The Babelian Performance

The biblical narrative therefore becomes an allegory of language itself. God's interruption of the builders' project prevents the establishment of a single transparent language that would eliminate ambiguity once and for all. Instead, language is destined to plurality, interpretation, and translation.

As Derrida writes,

"Translation becomes law, duty, and debt, but the debt one can no longer discharge." (1985, p. 171)

Every act of translation responds to an obligation that can never be fulfilled completely.

This explains why Derrida concludes:

"Such would be the Babelian performance." (1985, p. 171)

The word Babel does not merely illustrate a philosophical thesis about naming or translation. It performs it. Within a single word, singularity and generality, reference and meaning, translatability and untranslatability remain inseparable.

The essay ends with a final warning:

"No theorization, inasmuch as it is produced in a language, will be able to dominate the Babelian performance." (1985, p. 171)

Philosophy cannot simply step outside language in order to explain it from above. Every theory remains caught within the very medium it seeks to describe.

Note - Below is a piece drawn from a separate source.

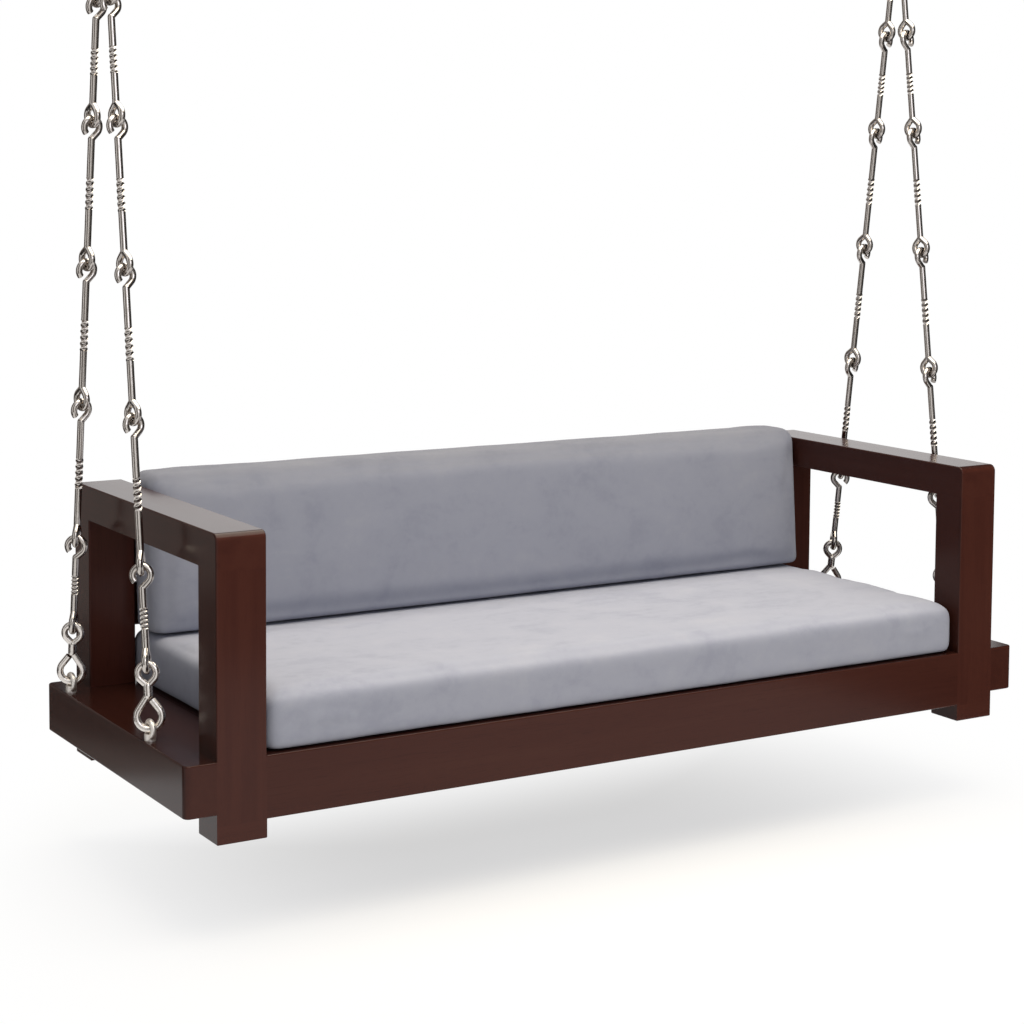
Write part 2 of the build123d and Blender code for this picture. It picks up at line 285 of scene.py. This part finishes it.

The essay therefore returns us to Derrida's opening question: What is Babel? By the end of his reading, the question no longer admits a single answer. Babel is simultaneously a city, a tower, a proper name, a common noun, a problem for translation, and a meditation on language itself. Its refusal to remain one thing is precisely what makes it philosophically significant.

What first appeared to be the name of a biblical place gradually reveals the instability of naming, the unavoidable losses of translation, and the impossibility of making meaning perfectly identical with itself. In this sense, Babel becomes more than the name of a city. It becomes the name Derrida gives to the condition of language itself.

References

Derrida, J. (1985). Des Tours de Babel (J. F. Graham, Trans.). In J. F. Graham (Ed. & Trans.), Difference in Translation (pp. 165–248). Cornell University Press.

The Holy Bible. (1989). New Revised Standard Version. National Council of Churches.